Collins might well wonder at Kenny's sorry State
MICHAEL COLLINS, one of the founders of the State, was assassinated 90 years ago today at Béal na Blá. Because at the time of his death he was the driving force in the newly independent Ireland, his central role in the War of Independence, and his relative youth (aged 31) at the time of his death, he has become a cult figure. His extraordinary energy, his organisational abilities, his charisma remain celebrated. Less acknowledged are serious misgivings concerning him.
Those misgivings arise in the main from his involvement in the secret oath-bound Irish Republican Brotherhood (the IRB). He had become president of that organisation in the summer of 1919 and, in the ideology of that movement, thereby had become “President of the Irish Republic”, outside the ambit of the new State he had been instrumental in creating.
He used that position secretly to win control of the IRA during the War of Independence and he continued to use that role to wage a secret war on the new entity, Northern Ireland, that had been created almost simultaneously with the emergence of the new Irish State. In so doing he was acting behind the backs of his closest colleagues, including Arthur Griffith and WT Cosgrave.
A historian, John Regan, now of Dundee University, has claimed: “The reorganisation of the Brotherhood was part of Collins’s desire to centralise power in himself. He had taken over military power at his own request, becoming Commander-in-Chief of the army at the beginning of July.
“At the same time he remained firmly in control of the civil government with Cosgrave acting as his deputy-cum-amanuensis in the cabinet . . . All sources of power led back to Collins within the regime . . . With Griffith’s death on August 12th (1922) and with no parliament to account to, Collins, for better or worse, assumed dictatorial powers within the new regime.”

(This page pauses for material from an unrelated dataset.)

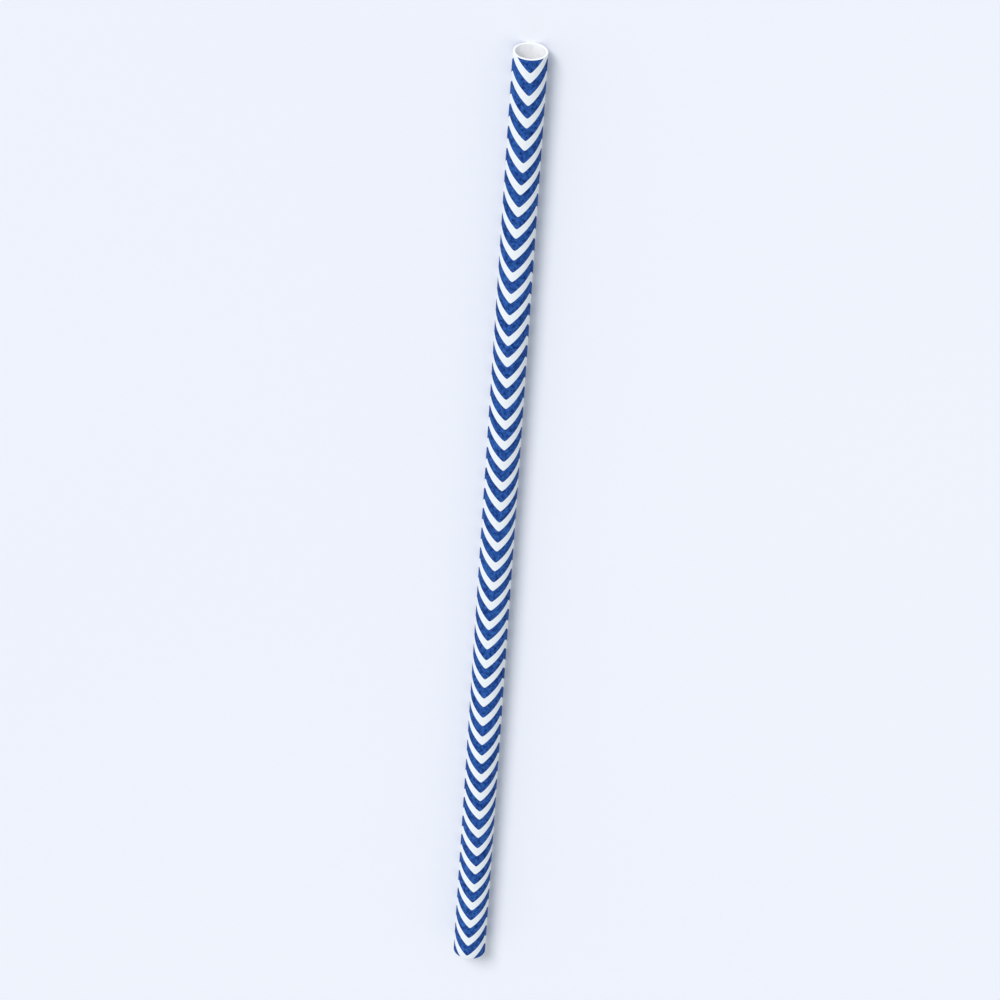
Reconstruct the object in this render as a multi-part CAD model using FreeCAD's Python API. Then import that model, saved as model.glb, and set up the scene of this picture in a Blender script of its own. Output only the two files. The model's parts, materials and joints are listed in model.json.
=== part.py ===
import FreeCAD, Part
import math
import os

# Paper drinking straw, lying on its side along X.
# It is one round tube: three paper plies wound and glued into a single wall, then cut square.
# The printed outer ply goes once round, and its two edges stop just short of each other.
# That seam runs along the underside, so the straw rests on the ply's two edges.
# The origin is under the middle of the tube, on the surface that it rests on, with +Z up.

# Driving sizes, in millimetres
LENGTH = 197.0
OUTER_DIAMETER = 6.0
WALL = 0.4
OUTER_PLY = 0.1
SEAM_GAP = 0.6
CUT_EDGE_RADIUS = 0.08

# Sizes worked out from them
OUTER_RADIUS = OUTER_DIAMETER / 2
BORE_RADIUS = OUTER_RADIUS - WALL
HALF_LENGTH = LENGTH / 2
# The two edges of a cut end can't round away more than the wall between them.
EDGE_RADIUS = min(CUT_EDGE_RADIUS, 0.45 * WALL)
# How far the outer ply's two edges lie above the lowest point of a full circle.
SEAM_EDGE_RISE = OUTER_RADIUS - math.sqrt(OUTER_RADIUS**2 - (SEAM_GAP / 2) ** 2)

ALONG = FreeCAD.Vector(1, 0, 0)
CENTRE = FreeCAD.Vector(0, 0, 0)


def corner_arc(centre_x, centre_z, toward_x, toward_z):
    """A quarter arc of the soft cut edge, bulging toward the wall's corner."""
    diagonal = EDGE_RADIUS * math.sqrt(0.5)
    start = FreeCAD.Vector(centre_x + toward_x * EDGE_RADIUS, 0, centre_z)
    middle = FreeCAD.Vector(centre_x + toward_x * diagonal, 0, centre_z + toward_z * diagonal)
    end = FreeCAD.Vector(centre_x, 0, centre_z + toward_z * EDGE_RADIUS)
    return start, middle, end


def wall_section():
    """The wall cut along the tube: a long thin strip above the axis, with four soft corners."""
    inset_x = HALF_LENGTH - EDGE_RADIUS
    low_z = BORE_RADIUS + EDGE_RADIUS
    high_z = OUTER_RADIUS - EDGE_RADIUS
    right_low = corner_arc(inset_x, low_z, 1, -1)
    right_high = corner_arc(inset_x, high_z, 1, 1)
    left_high = corner_arc(-inset_x, high_z, -1, 1)
    left_low = corner_arc(-inset_x, low_z, -1, -1)
    edges = [
        Part.Arc(*right_low).toShape(),
        Part.LineSegment(right_low[0], right_high[0]).toShape(),
        Part.Arc(*right_high).toShape(),
        Part.LineSegment(right_high[2], left_high[2]).toShape(),
        Part.Arc(*left_high).toShape(),
        Part.LineSegment(left_high[0], left_low[0]).toShape(),
        Part.Arc(*left_low).toShape(),
        Part.LineSegment(left_low[2], right_low[2]).toShape(),
    ]
    return Part.Face(Part.Wire(Part.__sortEdges__(edges)))


def seam_space():
    """The space between the outer ply's two edges, as deep as that ply, with a flat floor."""
    floor_z = OUTER_PLY - OUTER_RADIUS
    start = FreeCAD.Vector(-HALF_LENGTH, -SEAM_GAP / 2, floor_z - OUTER_RADIUS)
    return Part.makeBox(LENGTH, SEAM_GAP, OUTER_RADIUS, start)


def straw():
    """The wall's section turned once about the tube's axis, with the seam let into its underside."""
    tube = wall_section().revolve(CENTRE, ALONG, 360)
    tube = tube.cut(seam_space())
    tube.translate(FreeCAD.Vector(0, 0, OUTER_RADIUS - SEAM_EDGE_RISE))
    return tube


def main():
    os.makedirs("parts", exist_ok=True)
    tube = straw()
    tube.exportStep("parts/straw.step")
    box = tube.optimalBoundingBox()
    print("straw valid", tube.isValid(), "solids", len(tube.Solids), "volume", round(tube.Volume, 2))
    print("box", [round(v, 3) for v in (box.XMin, box.XMax, box.YMin, box.YMax, box.ZMin, box.ZMax)])


main()
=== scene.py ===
import json
import math
from collections import namedtuple
import bpy
from mathutils import Matrix, Vector, noise


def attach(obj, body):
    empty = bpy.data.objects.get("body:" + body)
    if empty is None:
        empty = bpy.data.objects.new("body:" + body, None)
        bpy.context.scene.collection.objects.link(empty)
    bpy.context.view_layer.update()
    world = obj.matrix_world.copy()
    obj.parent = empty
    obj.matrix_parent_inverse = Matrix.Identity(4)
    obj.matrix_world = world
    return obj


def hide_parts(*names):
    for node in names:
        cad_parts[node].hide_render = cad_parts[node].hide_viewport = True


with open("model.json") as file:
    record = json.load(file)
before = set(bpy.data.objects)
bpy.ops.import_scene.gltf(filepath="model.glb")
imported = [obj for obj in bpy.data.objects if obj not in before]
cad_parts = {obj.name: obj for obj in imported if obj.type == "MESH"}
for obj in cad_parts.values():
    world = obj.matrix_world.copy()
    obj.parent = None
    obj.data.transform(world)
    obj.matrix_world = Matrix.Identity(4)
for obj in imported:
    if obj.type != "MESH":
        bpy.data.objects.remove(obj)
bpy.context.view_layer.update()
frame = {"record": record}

# A paper drinking straw that lies on its side along X, with the end that the photograph shows open at +X.
# The mesh counts angles round the tube from its lowest line, where the outer ply's seam is.

MM = 0.001
mounts = {mount["name"]: mount for mount in frame["record"]["mounts"]}
OUTER_RADIUS = mounts["outer_wall"]["dims"]["r_mm"]
BORE_RADIUS = mounts["sip_bore"]["dims"]["r_mm"]
HALF_LENGTH = mounts["outer_wall"]["dims"]["length_mm"] / 2
AXIS_HEIGHT = mounts["outer_wall"]["pos_m"][2] / MM
WALL = OUTER_RADIUS - BORE_RADIUS

# The plies, the seams and the cut edges, in millimetres
OUTER_PLY = 0.1
MIDDLE_PLY = 0.15
SEAM_GAP = 0.6
LIP_RADIUS = 0.02
INNER_SEAM_AT = math.radians(152)
INNER_SEAM_WIDTH = math.radians(4.5)
INNER_SEAM_DEPTH = 0.04
CUT_EDGE_RADIUS = 0.08
PLY_LINE_DEPTH = 0.025
PLY_LINE_HALF_WIDTH = 0.012

# How far a wound and cut tube is from a perfect one, in millimetres
PRESSED_END = 0.02
PRESSED_REACH = 5.0
WALL_WAVE = 0.008
WALL_WAVE_LENGTH = 9.0
CUT_FUZZ = 0.012
CUT_FUZZ_LENGTH = 0.5

# How fast the wall's wave changes round the tube, and the cut's fuzz through each millimetre of the wall
WALL_WAVE_ROUND = 2
CUT_FUZZ_THROUGH = 9

# A plane that lies between two planes of the noise's own grid, where it would often be 0
NOISE_PLANE = 0.37

# How finely the mesh is divided, and the angle from which its edges are sharp
ROUND_STEPS = 144
OUTER_STEPS = 150
BORE_STEPS = 76
HALF_FLOOR_STEPS = 2
ARC_STEPS = 3
SHARP_ANGLE = math.radians(38)

# Where a ring of the mesh holds the cut face flat: LINE_HOLD half widths before a ply line's middle, and
# EDGE_HOLD edge radii before the bore
LINE_HOLD = 2.5
EDGE_HOLD = 1.4

# How far a rounded lip's middle is from the sharp corner, each way, in its radii
LIP_MIDDLE = 0.3

# The bare rim between two strips of the bake's map, in millimetres, and how much wider a cut end is there
BAKE_MARGIN = 0.8
RING_WIDENED = 5.0

# The straw's material slots
PRINTED, BARE, CUT = range(3)

# The zigzag print, in millimetres. FIRST_BAND_AT is how far from the open end the first blue band starts,
# and WAVE_HEIGHT how far the bands go up and down, both as they would be with sharp corners.
PITCH = 4.40
BLUE_SHARE = 0.565
FIRST_BAND_AT = 0.3
WAVE_HEIGHT = 4.1
WAVES_AROUND = 2.5
CORNER_ROUNDING = 0.014
SEAM_STEP = 0.5
INK_EDGE_SOFT = 0.03
INK_EDGE_WANDER = 0.05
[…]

Martin Mansergh, the historian and former Fianna Fáil minister for State, has said: “It is unfortunately wishful thinking to present Collins as someone who had definitely decided that force vis-a-vis the North had had its day.”
Martin Mansergh noted that Collins was at best ambiguous about how Protestants would fit into the new independent State. He said of that new State: “We are now free in name. The extent to which we become free in fact and secure our freedom will be the extent to which we become Gaels again.”
In his last speech in Dáil Éireann, Michael D Higgins said Michael Collins had been dismissive of the much-heralded Democratic Programme of the first Dáil, which envisaged a society founded on solidarity and equality.